- **Written instruction**: Transcribe only the lines from the line with "Model this object" through the line with "23.7, r: 5.75", exactly, counting both of those lines as part of the stretch.

#####

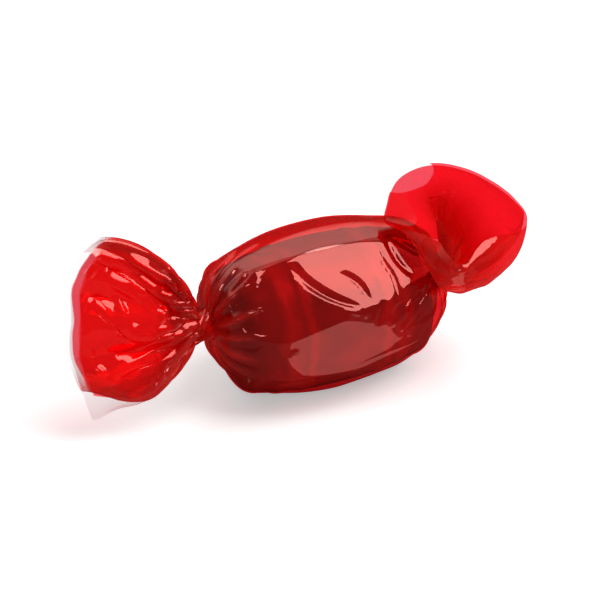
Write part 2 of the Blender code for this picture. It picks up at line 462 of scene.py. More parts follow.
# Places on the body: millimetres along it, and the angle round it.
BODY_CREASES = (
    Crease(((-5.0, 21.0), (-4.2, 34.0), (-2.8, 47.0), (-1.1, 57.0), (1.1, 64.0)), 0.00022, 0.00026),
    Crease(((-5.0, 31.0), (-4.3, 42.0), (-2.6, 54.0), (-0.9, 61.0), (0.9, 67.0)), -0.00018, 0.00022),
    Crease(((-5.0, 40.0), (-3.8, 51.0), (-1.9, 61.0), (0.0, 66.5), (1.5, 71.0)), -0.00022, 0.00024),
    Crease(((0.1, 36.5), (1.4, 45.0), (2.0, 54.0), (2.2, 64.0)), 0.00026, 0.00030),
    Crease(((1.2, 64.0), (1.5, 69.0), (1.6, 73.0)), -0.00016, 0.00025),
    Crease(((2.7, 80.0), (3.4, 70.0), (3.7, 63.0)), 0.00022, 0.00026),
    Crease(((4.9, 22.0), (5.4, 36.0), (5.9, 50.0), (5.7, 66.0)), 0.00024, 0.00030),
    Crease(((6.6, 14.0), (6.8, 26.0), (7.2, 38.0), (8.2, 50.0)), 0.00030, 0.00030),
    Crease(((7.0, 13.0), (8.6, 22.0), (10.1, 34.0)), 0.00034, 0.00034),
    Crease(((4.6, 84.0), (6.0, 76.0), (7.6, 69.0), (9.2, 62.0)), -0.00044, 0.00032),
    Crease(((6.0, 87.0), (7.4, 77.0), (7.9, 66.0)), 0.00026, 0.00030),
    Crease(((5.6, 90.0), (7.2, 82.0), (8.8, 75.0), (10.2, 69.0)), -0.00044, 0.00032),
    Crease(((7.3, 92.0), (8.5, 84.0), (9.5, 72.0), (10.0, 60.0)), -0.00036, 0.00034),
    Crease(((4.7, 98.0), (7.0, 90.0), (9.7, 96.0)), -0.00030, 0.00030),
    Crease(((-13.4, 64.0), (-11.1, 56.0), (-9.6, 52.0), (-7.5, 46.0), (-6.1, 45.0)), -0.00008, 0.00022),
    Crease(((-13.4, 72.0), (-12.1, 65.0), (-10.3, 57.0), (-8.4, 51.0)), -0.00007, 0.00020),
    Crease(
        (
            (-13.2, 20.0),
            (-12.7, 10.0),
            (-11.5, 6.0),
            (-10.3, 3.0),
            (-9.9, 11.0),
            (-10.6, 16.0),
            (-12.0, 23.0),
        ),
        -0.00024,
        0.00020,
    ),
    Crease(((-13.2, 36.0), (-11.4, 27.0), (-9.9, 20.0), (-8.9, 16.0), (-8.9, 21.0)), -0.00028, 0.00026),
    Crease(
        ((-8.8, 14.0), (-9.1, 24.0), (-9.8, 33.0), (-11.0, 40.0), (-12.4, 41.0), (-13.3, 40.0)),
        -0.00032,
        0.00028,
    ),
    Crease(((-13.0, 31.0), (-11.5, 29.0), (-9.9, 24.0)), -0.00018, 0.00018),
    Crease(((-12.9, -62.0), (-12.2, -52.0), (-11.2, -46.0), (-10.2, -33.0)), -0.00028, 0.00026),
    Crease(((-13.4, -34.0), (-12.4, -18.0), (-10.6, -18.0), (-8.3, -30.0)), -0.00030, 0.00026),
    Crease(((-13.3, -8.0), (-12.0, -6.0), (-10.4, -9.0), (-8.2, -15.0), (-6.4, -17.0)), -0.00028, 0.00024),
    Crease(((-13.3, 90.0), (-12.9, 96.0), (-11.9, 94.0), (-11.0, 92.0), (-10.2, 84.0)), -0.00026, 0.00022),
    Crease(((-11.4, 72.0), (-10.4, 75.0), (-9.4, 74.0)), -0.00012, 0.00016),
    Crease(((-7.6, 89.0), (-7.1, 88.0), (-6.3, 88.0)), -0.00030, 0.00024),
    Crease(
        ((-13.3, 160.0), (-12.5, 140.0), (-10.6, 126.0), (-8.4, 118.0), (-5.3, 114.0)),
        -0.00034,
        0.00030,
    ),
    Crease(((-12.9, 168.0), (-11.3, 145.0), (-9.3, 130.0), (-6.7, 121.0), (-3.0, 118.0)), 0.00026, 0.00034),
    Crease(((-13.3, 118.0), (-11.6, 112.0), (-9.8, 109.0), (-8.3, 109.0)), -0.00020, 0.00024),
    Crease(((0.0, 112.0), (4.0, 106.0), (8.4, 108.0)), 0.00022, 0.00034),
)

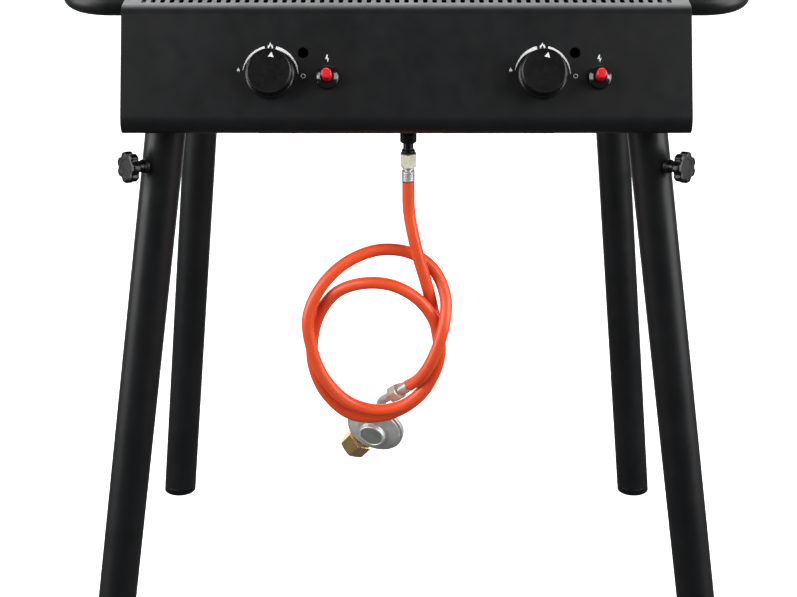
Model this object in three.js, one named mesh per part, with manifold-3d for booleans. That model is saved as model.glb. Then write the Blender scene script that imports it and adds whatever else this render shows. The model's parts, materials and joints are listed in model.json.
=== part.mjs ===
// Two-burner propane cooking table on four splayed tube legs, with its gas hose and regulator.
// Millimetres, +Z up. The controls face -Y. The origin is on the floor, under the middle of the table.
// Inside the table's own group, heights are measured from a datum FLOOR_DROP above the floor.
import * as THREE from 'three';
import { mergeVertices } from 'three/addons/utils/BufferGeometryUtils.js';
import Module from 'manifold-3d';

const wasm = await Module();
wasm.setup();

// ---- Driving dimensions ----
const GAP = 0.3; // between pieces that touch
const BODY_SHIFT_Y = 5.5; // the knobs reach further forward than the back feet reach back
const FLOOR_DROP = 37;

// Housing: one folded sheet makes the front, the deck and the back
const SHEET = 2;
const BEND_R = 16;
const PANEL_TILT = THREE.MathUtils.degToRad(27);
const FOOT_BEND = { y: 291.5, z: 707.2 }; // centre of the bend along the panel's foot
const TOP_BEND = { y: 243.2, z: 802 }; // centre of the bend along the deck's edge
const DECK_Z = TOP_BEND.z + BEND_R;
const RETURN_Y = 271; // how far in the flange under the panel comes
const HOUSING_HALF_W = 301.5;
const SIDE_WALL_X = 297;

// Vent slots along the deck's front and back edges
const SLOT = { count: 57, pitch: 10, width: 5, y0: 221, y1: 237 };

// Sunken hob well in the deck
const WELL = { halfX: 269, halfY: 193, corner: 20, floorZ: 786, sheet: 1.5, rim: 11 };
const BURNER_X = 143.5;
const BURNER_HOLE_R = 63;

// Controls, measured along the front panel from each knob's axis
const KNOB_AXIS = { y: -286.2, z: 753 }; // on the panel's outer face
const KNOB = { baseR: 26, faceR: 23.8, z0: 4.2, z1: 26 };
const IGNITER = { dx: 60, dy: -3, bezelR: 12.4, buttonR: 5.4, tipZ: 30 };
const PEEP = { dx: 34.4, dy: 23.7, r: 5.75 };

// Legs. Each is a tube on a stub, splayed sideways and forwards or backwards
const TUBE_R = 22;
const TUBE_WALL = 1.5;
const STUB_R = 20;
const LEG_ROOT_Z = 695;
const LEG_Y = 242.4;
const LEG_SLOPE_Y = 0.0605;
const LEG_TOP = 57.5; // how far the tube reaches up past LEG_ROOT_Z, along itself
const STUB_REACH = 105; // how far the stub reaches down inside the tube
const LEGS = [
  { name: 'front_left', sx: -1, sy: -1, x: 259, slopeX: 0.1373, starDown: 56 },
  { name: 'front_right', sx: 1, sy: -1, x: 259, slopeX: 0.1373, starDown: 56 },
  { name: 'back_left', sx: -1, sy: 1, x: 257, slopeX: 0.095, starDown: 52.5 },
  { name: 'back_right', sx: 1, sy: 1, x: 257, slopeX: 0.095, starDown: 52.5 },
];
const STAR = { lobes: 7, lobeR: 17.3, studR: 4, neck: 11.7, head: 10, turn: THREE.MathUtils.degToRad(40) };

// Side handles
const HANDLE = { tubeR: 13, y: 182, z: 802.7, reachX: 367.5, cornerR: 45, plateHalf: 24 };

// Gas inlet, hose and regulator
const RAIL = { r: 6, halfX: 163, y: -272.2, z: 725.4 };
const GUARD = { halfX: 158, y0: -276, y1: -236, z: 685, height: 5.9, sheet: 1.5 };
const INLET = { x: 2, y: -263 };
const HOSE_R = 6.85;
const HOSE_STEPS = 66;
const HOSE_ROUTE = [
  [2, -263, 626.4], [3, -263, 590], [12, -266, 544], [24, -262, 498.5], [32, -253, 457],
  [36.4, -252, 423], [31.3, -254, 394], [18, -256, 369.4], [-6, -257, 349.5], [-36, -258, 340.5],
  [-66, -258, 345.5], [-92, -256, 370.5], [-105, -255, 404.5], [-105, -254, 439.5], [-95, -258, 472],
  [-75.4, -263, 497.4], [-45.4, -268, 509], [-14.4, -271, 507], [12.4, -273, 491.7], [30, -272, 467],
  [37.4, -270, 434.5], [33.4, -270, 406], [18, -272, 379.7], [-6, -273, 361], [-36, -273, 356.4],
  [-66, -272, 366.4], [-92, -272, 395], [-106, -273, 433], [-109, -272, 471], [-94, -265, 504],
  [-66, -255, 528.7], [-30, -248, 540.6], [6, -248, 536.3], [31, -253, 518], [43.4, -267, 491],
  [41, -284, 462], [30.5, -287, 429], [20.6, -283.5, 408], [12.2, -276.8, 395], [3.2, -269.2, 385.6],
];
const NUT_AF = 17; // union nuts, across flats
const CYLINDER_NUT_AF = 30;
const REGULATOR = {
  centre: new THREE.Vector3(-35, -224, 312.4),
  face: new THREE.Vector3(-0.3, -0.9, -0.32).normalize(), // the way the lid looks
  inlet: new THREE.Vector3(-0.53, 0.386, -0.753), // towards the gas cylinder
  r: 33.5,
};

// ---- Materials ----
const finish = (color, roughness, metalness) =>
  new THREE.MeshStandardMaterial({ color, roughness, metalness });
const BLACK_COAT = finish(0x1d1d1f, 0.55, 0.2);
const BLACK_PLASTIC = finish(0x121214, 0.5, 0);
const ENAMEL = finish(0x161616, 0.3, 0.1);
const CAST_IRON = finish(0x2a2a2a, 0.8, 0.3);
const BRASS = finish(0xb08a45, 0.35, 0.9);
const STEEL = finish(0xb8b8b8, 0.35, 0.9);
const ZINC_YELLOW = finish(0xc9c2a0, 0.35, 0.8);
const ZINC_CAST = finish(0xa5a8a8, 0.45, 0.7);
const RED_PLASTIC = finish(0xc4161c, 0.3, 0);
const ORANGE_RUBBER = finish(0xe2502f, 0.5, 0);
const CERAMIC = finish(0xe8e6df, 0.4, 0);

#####

- **Output of the exercise**:
Model this object in three.js, one named mesh per part, with manifold-3d for booleans. That model is saved as model.glb. Then write the Blender scene script that imports it and adds whatever else this render shows. The model's parts, materials and joints are listed in model.json.
=== part.mjs ===
// Two-burner propane cooking table on four splayed tube legs, with its gas hose and regulator.
// Millimetres, +Z up. The controls face -Y. The origin is on the floor, under the middle of the table.
// Inside the table's own group, heights are measured from a datum FLOOR_DROP above the floor.
import * as THREE from 'three';
import { mergeVertices } from 'three/addons/utils/BufferGeometryUtils.js';
import Module from 'manifold-3d';

const wasm = await Module();
wasm.setup();

// ---- Driving dimensions ----
const GAP = 0.3; // between pieces that touch
const BODY_SHIFT_Y = 5.5; // the knobs reach further forward than the back feet reach back
const FLOOR_DROP = 37;

// Housing: one folded sheet makes the front, the deck and the back
const SHEET = 2;
const BEND_R = 16;
const PANEL_TILT = THREE.MathUtils.degToRad(27);
const FOOT_BEND = { y: 291.5, z: 707.2 }; // centre of the bend along the panel's foot
const TOP_BEND = { y: 243.2, z: 802 }; // centre of the bend along the deck's edge
const DECK_Z = TOP_BEND.z + BEND_R;
const RETURN_Y = 271; // how far in the flange under the panel comes
const HOUSING_HALF_W = 301.5;
const SIDE_WALL_X = 297;

// Vent slots along the deck's front and back edges
const SLOT = { count: 57, pitch: 10, width: 5, y0: 221, y1: 237 };

// Sunken hob well in the deck
const WELL = { halfX: 269, halfY: 193, corner: 20, floorZ: 786, sheet: 1.5, rim: 11 };
const BURNER_X = 143.5;
const BURNER_HOLE_R = 63;

// Controls, measured along the front panel from each knob's axis
const KNOB_AXIS = { y: -286.2, z: 753 }; // on the panel's outer face
const KNOB = { baseR: 26, faceR: 23.8, z0: 4.2, z1: 26 };
const IGNITER = { dx: 60, dy: -3, bezelR: 12.4, buttonR: 5.4, tipZ: 30 };
const PEEP = { dx: 34.4, dy: 23.7, r: 5.75 };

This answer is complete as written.